*** Data
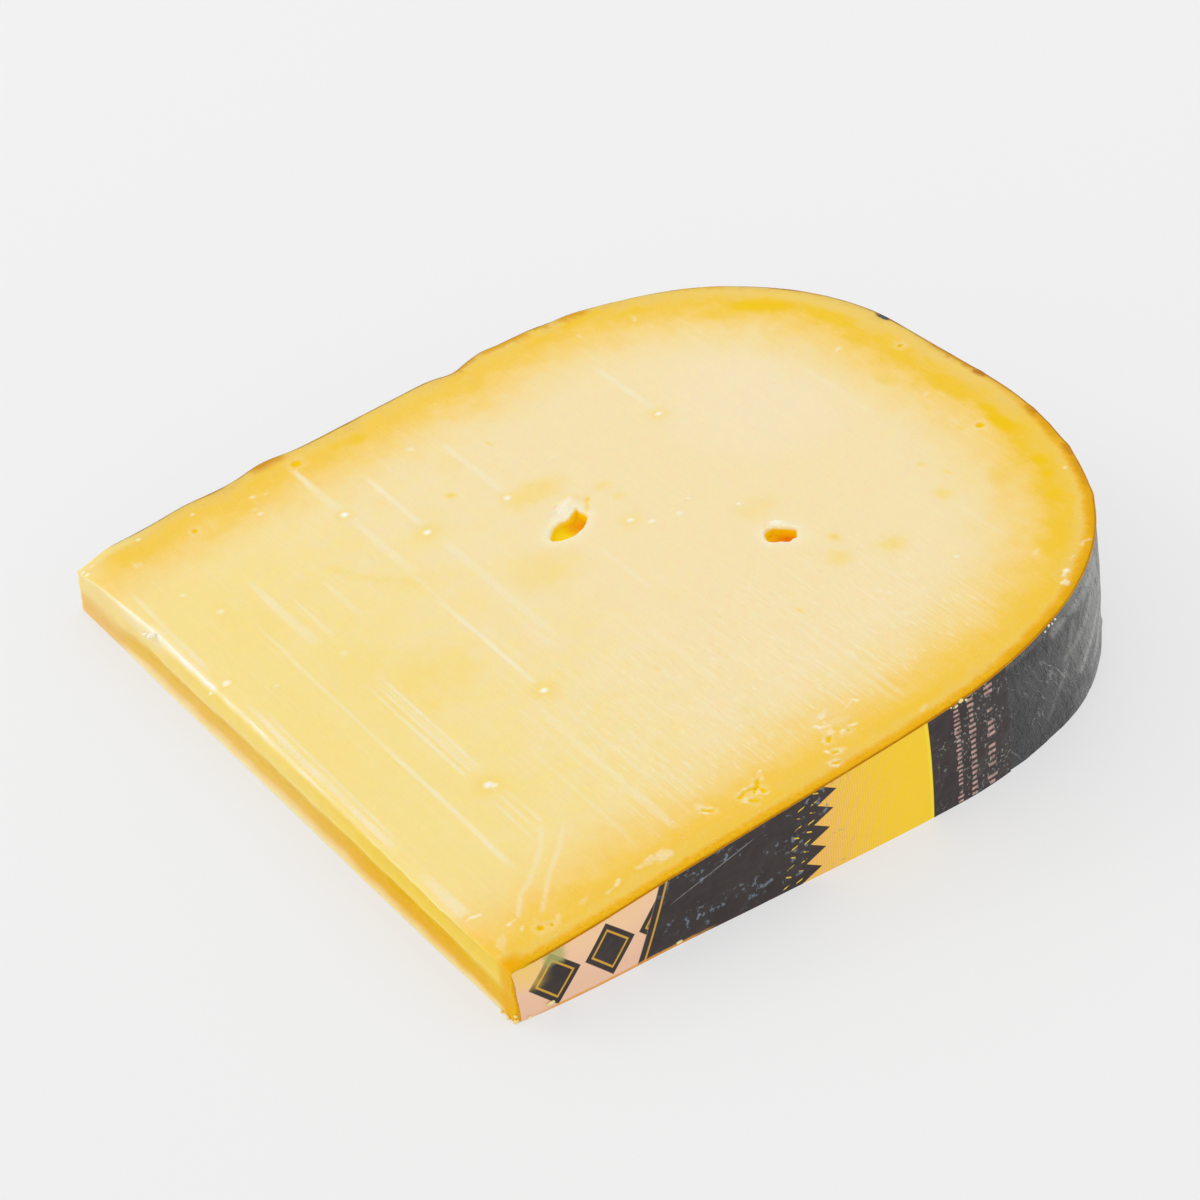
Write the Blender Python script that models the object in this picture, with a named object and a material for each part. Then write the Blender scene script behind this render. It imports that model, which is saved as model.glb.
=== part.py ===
"""A thin wedge cut from a wheel of aged, black-coated cheese, with a strip of the wheel's label on one flank.

Metres, +Z up. The wheel's axis is parallel to Y. Both large faces are knife cuts through that axis, so the
slice is thin at its squared-off inner end and thick at the rim, and it lies on one of the two cuts. +X points
from the inner end to the rim. The origin is at the bottom centre of the box around the slice. The outline
below is drawn on a cut, as Vector((distance from the inner end, distance from the wheel's mid-plane)).
"""

import math

import bmesh
import bpy
from mathutils import Matrix, Vector

# The wheel that the slice was cut from, and how it was cut.
WHEEL_RADIUS = 0.175
WHEEL_HEIGHT = 0.110
INNER_END = 0.0623  # from the wheel's axis to the slice's squared-off end
WEDGE_ANGLE = math.radians(6.93)
SLICE_LENGTH = WHEEL_RADIUS - INNER_END
INNER_THICKNESS = INNER_END * math.tan(WEDGE_ANGLE)
SPIN_STEPS = 4

# The wheel bulges unevenly. Each shoulder is a superellipse from its flank, at start, to the rim, at level.
NEAR_SHOULDER = {"start": 0.042, "level": -0.005, "power_along": 3.8, "power_across": 1.85}
FAR_SHOULDER = {"start": 0.070, "level": 0.015, "power_along": 2.0, "power_across": 2.05}
SHOULDER_SAMPLES = 400
POINT_SPACING = 0.0016

# The flanks draw in at the dried inner end.
CORNER_DROOP = 0.0007
CORNER_DROOP_LENGTH = 0.005

# Swellings and dents in the far flank's coating: place along the flank, height outwards, half-width.
FLANK_WAVES = (
    (0.018, 0.0005, 0.0040),
    (0.032, 0.0011, 0.0032),
    (0.062, -0.0010, 0.0025),
    (0.068, 0.0004, 0.0020),
    (0.079, -0.0005, 0.0020),
)

# The inner end was cut from both sides, which left a ledge over a hollow: (height, depth) up the end face.
END_PROFILE = (
    (0.0000, 0.0000),
    (0.0008, 0.0007),
    (0.0018, 0.0011),
    (0.0032, 0.0010),
    (0.0042, 0.0006),
    (0.0047, 0.0000),
    (0.0060, 0.0001),
    (0.0070, 0.0004),
    (0.0076, 0.0014),
    (0.0090, 0.0040),
)
END_FADE_START = 0.036  # the ledge dies out from here to the corners
END_CORNER_SHARE = 0.25
CUTTER_MARGIN = 0.002
CUTTER_REACH = 0.012
CUTTER_ROWS = 24
CUTTER_COLUMNS = 40

# The eyes opened by the cut.
EYES = (
    {"along": 0.0530, "across": 0.0109, "length": 0.0074, "width": 0.0042, "depth": 0.0024, "turn": 28},
    {"along": 0.0713, "across": -0.0121, "length": 0.0052, "width": 0.0034, "depth": 0.0022, "turn": -60},
)
EYE_SEGMENTS = 20
EYE_RINGS = 12

# The label covers the wheel's flat face out to a fixed radius. It is set in flush with the coating.
LABEL_START = 0.0006
LABEL_END = 0.074
LABEL_THICKNESS = 0.0003
LABEL_GAP = 0.0003


def clear_scene():
    for obj in list(bpy.data.objects):
        bpy.data.objects.remove(obj)


def material(name, colour, roughness):
    made = bpy.data.materials.new(name)
    made.use_nodes = True
    shader = made.node_tree.nodes["Principled BSDF"]
    shader.inputs["Base Color"].default_value = (*colour, 1.0)
    shader.inputs["Roughness"].default_value = roughness
    shader.inputs["Metallic"].default_value = 0.0
    return made


def shoulder(shape, side):
    """The inner corner of one flank, then the flank's end and the curve from there to the rim."""
    flank = side * WHEEL_HEIGHT / 2
    points = [Vector((0, flank))]
    for i in range(SHOULDER_SAMPLES):
        turn = i / (SHOULDER_SAMPLES - 1) * math.pi / 2
        along = math.sin(turn) ** (2 / shape["power_along"])
        across = math.cos(turn) ** (2 / shape["power_across"])
        x = shape["start"] + (SLICE_LENGTH - shape["start"]) * along
        y = shape["level"] + (flank - shape["level"]) * across
        points.append(Vector((x, y)))
    return points


def evenly_spaced(points, spacing):
    reached = [0.0]
    for a, b in zip(points, points[1:]):
        reached.append(reached[-1] + (b - a).length)
    steps = round(reached[-1] / spacing)
    spaced = []
    i = 0
    for step in range(steps + 1):
        wanted = reached[-1] * step / steps
        while i < len(points) - 2 and reached[i + 1] < wanted:
            i += 1
        share = (wanted - reached[i]) / (reached[i + 1] - reached[i])
        spaced.append(points[i].lerp(points[i + 1], share))
    return spaced


def coating_wave(x):
    """How far the far flank stands out at this place along it."""
    return sum(height * math.exp(-(((x - place) / width) ** 2)) for place, height, width in FLANK_WAVES)


def outline():
    """The slice's outline, from the near inner corner round the rim to the far inner corner."""
    near = shoulder(NEAR_SHOULDER, -1)
    far = shoulder(FAR_SHOULDER, 1)
    points = evenly_spaced(near + far[::-1], POINT_SPACING)
    for point in points:
        if abs(point.y) > WHEEL_HEIGHT / 4:
            droop = CORNER_DROOP * math.exp(-point.x / CORNER_DROOP_LENGTH)
            point.y -= math.copysign(droop, point.y)
        if point.y > WHEEL_HEIGHT / 4:
            point.y += coating_wave(point.x)
    return points


def near_flank(points, start, end):
    """The outline's stretch along the near flank between two places, with its two ends added."""
    half = points[: len(points) // 2]
    crossings = []
    for place in (start, end):
        after = next(i for i, point in enumerate(half) if point.x > place)
        a, b = half[after - 1], half[after]
        crossings.append(a.lerp(b, (place - a.x) / (b.x - a.x)))
    return [crossings[0], *[point for point in half if start < point.x < end], crossings[1]]


def inset(points, depth):
    """The points moved into the slice, at right angles to the line that they follow."""
    moved = []
    for i, point in enumerate(points):
        along = points[min(i + 1, len(points) - 1)] - points[max(i - 1, 0)]
        moved.append(point + Vector((-along.y, along.x)).normalized() * depth)
    return moved


def box_middle(points):
    """The middle of the box round the outline, where the origin is."""
    across = [point.y for point in points]
    return Vector((SLICE_LENGTH / 2, (min(across) + max(across)) / 2))


def to_object(name, bm):
    mesh = bpy.data.meshes.new(name)
    bm.to_mesh(mesh)
    bm.free()
    return bpy.data.objects.new(name, mesh)


def turned_solid(name, ring, middle):
    """The solid swept by a closed ring as it turns about the wheel's axis, from the lower cut to the upper."""
    bm = bmesh.new()
    verts = [bm.verts.new((point.x - middle.x, point.y - middle.y, 0)) for point in ring]
    for a, b in zip(verts, verts[1:] + verts[:1]):
        bm.edges.new((a, b))
    bmesh.ops.spin(
        bm,
        geom=bm.verts[:] + bm.edges[:],
        cent=(-INNER_END - middle.x, 0, 0),
        axis=(0, -1, 0),
        angle=WEDGE_ANGLE,
        steps=SPIN_STEPS,
    )
    bmesh.ops.holes_fill(bm, edges=bm.edges[:], sides=0)
    bmesh.ops.recalc_face_normals(bm, faces=bm.faces[:])
    return to_object(name, bm)


def end_depth(across, height):
    """How far the inner end is hollowed at this place across the slice and height."""
    above = next((i for i, (level, _) in enumerate(END_PROFILE) if level > height), len(END_PROFILE) - 1)
    below = max(above - 1, 0)
    (low, low_depth), (high, high_depth) = END_PROFILE[below], END_PROFILE[max(above, 1)]
    share = min(1.0, max(0.0, (height - low) / (high - low)))
    depth = low_depth + (high_depth - low_depth) * share
    fade = (abs(across) - END_FADE_START) / (WHEEL_HEIGHT / 2 - END_FADE_START)
    fade = min(1.0, max(0.0, fade))
    return depth * (1 - (1 - END_CORNER_SHARE) * fade * fade * (3 - 2 * fade))


def end_cutter(middle):
    """A slab whose inner side is the sculpted face that the knife left."""
    bm = bmesh.new()
    bmesh.ops.create_grid(bm, x_segments=CUTTER_COLUMNS, y_segments=CUTTER_ROWS, size=1)
    half_width = WHEEL_HEIGHT / 2 + CUTTER_MARGIN
    low = -CUTTER_MARGIN
    high = INNER_THICKNESS + CUTTER_MARGIN
    for vert in bm.verts:
        across = vert.co.x * half_width
        height = low + (high - low) * (vert.co.y + 1) / 2
        vert.co = (end_depth(across, height) - middle.x, across, height)
    extruded = bmesh.ops.extrude_face_region(bm, geom=bm.faces[:])["geom"]
    for vert in (item for item in extruded if isinstance(item, bmesh.types.BMVert)):
        vert.co.x = -middle.x - CUTTER_REACH
    bmesh.ops.recalc_face_normals(bm, faces=bm.faces[:])
    return to_object("end_cutter", bm)


def eye_cutter(name, eye, middle):
    """An egg-shaped cutter with its middle on the upper cut, lying along that cut's slope."""
    bm = bmesh.new()
    shape = Matrix.Diagonal((eye["length"] / 2, eye["width"] / 2, eye["depth"], 1))
    bmesh.ops.create_uvsphere(bm, u_segments=EYE_SEGMENTS, v_segments=EYE_RINGS, radius=1, matrix=shape)
    obj = to_object(name, bm)
    radius = INNER_END + eye["along"]
    obj.location = (
        radius * math.cos(WEDGE_ANGLE) - INNER_END - middle.x,
        eye["across"] - middle.y,
        radius * math.sin(WEDGE_ANGLE),
    )
    slope = Matrix.Rotation(-WEDGE_ANGLE, 3, "Y") @ Matrix.Rotation(math.radians(eye["turn"]), 3, "Z")
    obj.rotation_euler = slope.to_euler()
    return obj


def cut(obj, cutter):
    modifier = obj.modifiers.new(cutter.name, "BOOLEAN")
    modifier.operation = "DIFFERENCE"
    modifier.solver = "EXACT"
    modifier.object = cutter


def cheese(points, middle):
    """The slice, stepped in along the near flank to seat the label, and over-long at the end to be cut back."""
    seat_end = LABEL_END + LABEL_GAP
    seat = near_flank(points, points[0].x, seat_end)
    beyond = points[next(i for i, point in enumerate(points) if point.x > seat_end) :]
    ring = [*inset(seat, LABEL_THICKNESS + LABEL_GAP), seat[-1], *beyond]
    ring[0].x -= CUTTER_MARGIN
    ring[-1] = ring[-1] - Vector((CUTTER_MARGIN, 0))
    return turned_solid("cheese", ring, middle)


def label(points, middle):
    """The strip of the label that the slice carries, wrapped round the start of the near shoulder."""
    outer = near_flank(points, LABEL_START, LABEL_END)
    return turned_solid("label", outer + inset(outer, LABEL_THICKNESS)[::-1], middle)


def main():
    clear_scene()
    parts = bpy.data.collections.new("cheese_wedge")
    cutters = bpy.data.collections.new("cutters")
    for collection in (parts, cutters):
        bpy.context.scene.collection.children.link(collection)

    points = outline()
    middle = box_middle(points)

    body = cheese(points, middle)
    body.data.materials.append(material("cheese", (0.93, 0.74, 0.36), 0.45))
    parts.objects.link(body)

    strip = label(points, middle)
    strip.data.materials.append(material("label", (0.05, 0.045, 0.045), 0.35))
    parts.objects.link(strip)

    tools = [end_cutter(middle)]
    tools += [eye_cutter(f"eye_cutter_{i}", eye, middle) for i, eye in enumerate(EYES, 1)]
    for tool in tools:
        tool.hide_render = True
        tool.display_type = "WIRE"
        cutters.objects.link(tool)
        cut(body, tool)


main()
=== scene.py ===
"""The looks of a thin wedge of aged, black-coated cheese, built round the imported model.

Lengths here are millimetres, and MM turns them into metres. A place on a cut face is given as along, the
distance from the slice's squared-off inner end, and across, the distance from the wheel's mid-plane: the
labelled flank is at negative across. Both cuts pass through the wheel's axis, which is parallel to Y.
"""

import math

import bpy
import numpy as np
from mathutils import Matrix, Vector, kdtree
from mathutils.geometry import delaunay_2d_cdt


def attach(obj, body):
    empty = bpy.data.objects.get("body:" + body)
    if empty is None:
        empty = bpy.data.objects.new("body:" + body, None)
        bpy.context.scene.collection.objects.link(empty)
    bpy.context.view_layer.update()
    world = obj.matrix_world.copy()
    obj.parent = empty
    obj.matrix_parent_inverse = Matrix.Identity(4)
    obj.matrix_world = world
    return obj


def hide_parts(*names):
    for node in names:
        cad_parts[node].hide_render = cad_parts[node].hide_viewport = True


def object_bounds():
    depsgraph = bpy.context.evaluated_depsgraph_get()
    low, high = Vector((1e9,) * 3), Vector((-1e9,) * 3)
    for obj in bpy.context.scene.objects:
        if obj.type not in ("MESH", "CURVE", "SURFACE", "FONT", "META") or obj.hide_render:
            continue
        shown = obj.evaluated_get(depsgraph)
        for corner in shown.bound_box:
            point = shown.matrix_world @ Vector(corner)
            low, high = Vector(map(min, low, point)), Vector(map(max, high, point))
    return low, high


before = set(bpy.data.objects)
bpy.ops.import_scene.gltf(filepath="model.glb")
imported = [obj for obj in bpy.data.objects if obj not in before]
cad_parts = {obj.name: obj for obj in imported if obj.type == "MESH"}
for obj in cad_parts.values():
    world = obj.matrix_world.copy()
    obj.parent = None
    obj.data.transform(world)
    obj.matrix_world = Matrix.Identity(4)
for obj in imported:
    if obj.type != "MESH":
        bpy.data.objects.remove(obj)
cad_low, cad_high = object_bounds()

# The wheel that the slice was cut from. The slice's length, height and place come from the imported model's
# bounds.
MM = 0.001
WHEEL_RADIUS = 175.0
WHEEL_HEIGHT = 110.0
SLICE_LENGTH = (cad_high.x - cad_low.x) / MM
INNER_RADIUS = WHEEL_RADIUS - SLICE_LENGTH
WEDGE_ANGLE = math.asin((cad_high.z - cad_low.z) / MM / WHEEL_RADIUS)
END_X = cad_low.x / MM
MID_Y = cad_low.y / MM + WHEEL_HEIGHT / 2
FLANK = WHEEL_HEIGHT / 2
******
● Problem details: Quote exactly the stretch of lines above that starts at the first one and ends at the line with "on one flank.", and nothing beyond it.

● Final result:
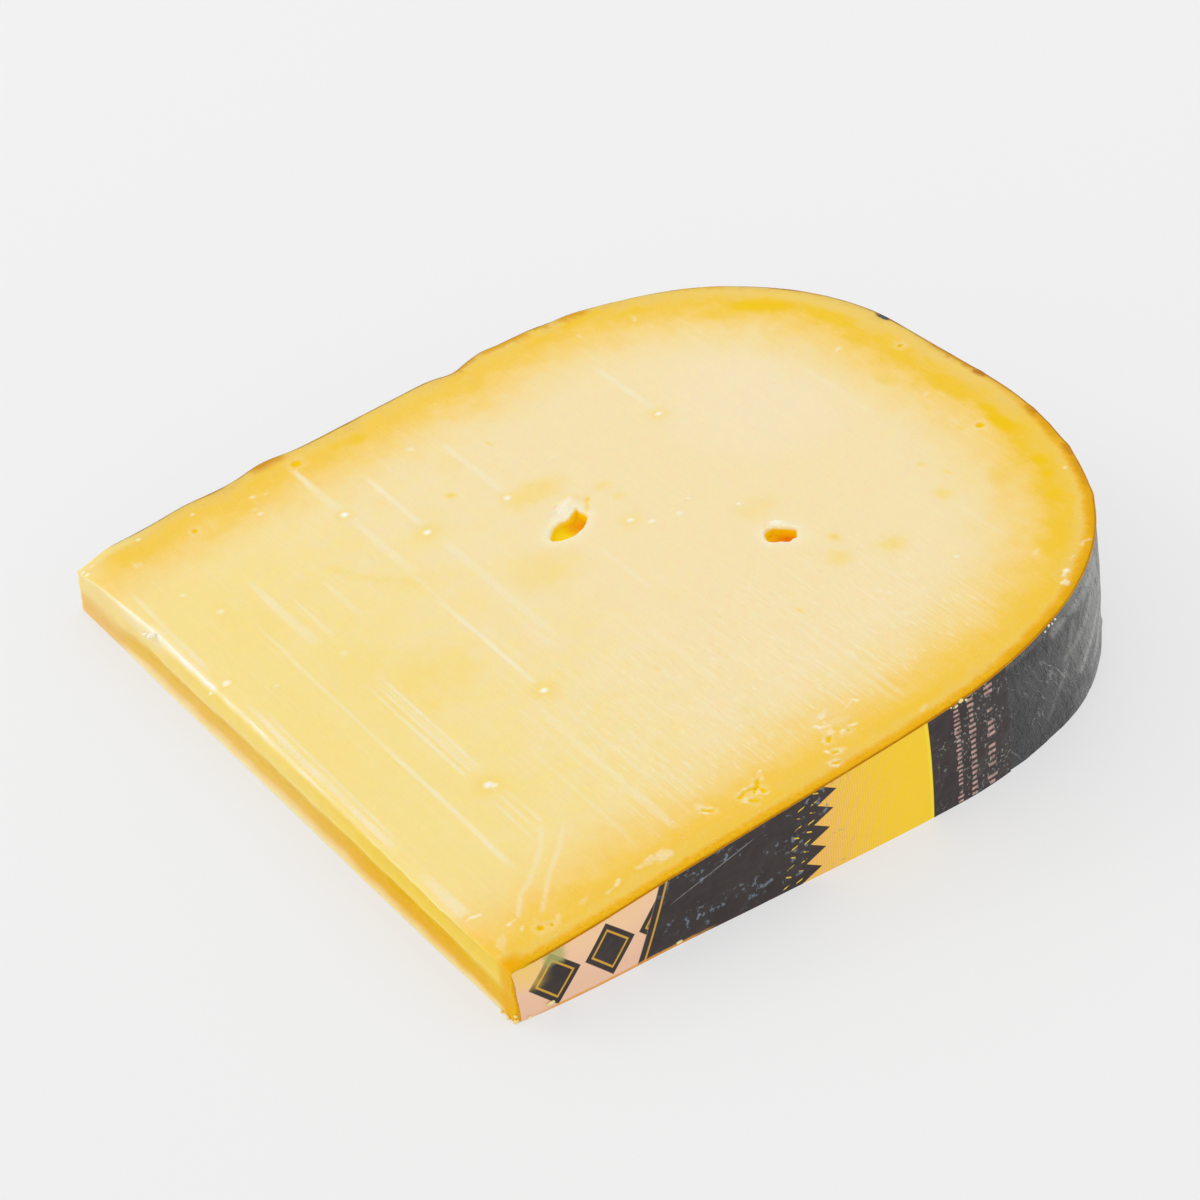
Write the Blender Python script that models the object in this picture, with a named object and a material for each part. Then write the Blender scene script behind this render. It imports that model, which is saved as model.glb.
=== part.py ===
"""A thin wedge cut from a wheel of aged, black-coated cheese, with a strip of the wheel's label on one flank.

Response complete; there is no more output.